From a player perspective, though, there’s a real upside here: Payday is one of the most natural fits for VR co-op. Heists are about presence—peeking corners, coordinating timing, physically managing space, and reacting to chaos. If Fast Travel can translate “planning, teamwork, and signature chaos” into VR interactions that feel smooth and readable, Aces High could end up being the most immediately fun Payday in years—precisely because it’s not trying to be everything at once.
What Remains Unknown
Even with the reveal trailer and the broad feature rundown, there are still big unanswered questions that will define whether Payday: Aces High is a must-play VR co-op hit or just a curiosity:
- Exact release date within Q3 2026 has not been announced.
- Price has not been confirmed.
- PS VR2 support has not been announced (only Meta Quest and SteamVR are confirmed).

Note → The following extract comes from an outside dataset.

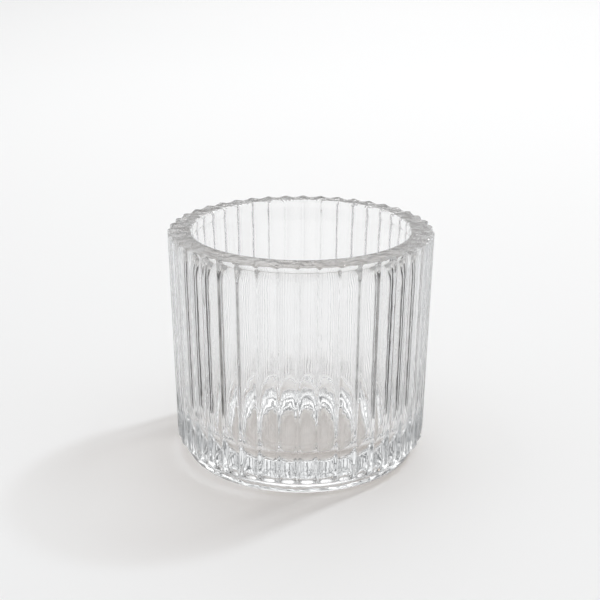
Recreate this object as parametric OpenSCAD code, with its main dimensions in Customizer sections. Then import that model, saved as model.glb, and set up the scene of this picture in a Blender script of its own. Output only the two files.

- Specific headset compatibility on PC (beyond “SteamVR”) hasn’t been detailed.
- Cross-play between Quest and SteamVR has not been confirmed.
- Mission count, post-launch plans, and live-service cadence haven’t been outlined.
- Comfort and locomotion options (smooth movement, teleport, seated play, etc.) haven’t been detailed—critical info for VR players.
- Solo play hasn’t been clearly confirmed; the focus is firmly on four-player online co-op.
If Starbreeze and Fast Travel Games follow up with hands-on impressions and deeper system breakdowns—especially around VR interaction design, progression depth, and co-op matchmaking—this could quickly shift from “interesting announcement” to “VR’s next big co-op obsession.”
For now, the headline is simple and genuinely exciting: there’s a new Payday game coming later this year, and it’s VR—and for a series built on adrenaline, teamwork, and controlled chaos, that might be exactly the shake-up it needed.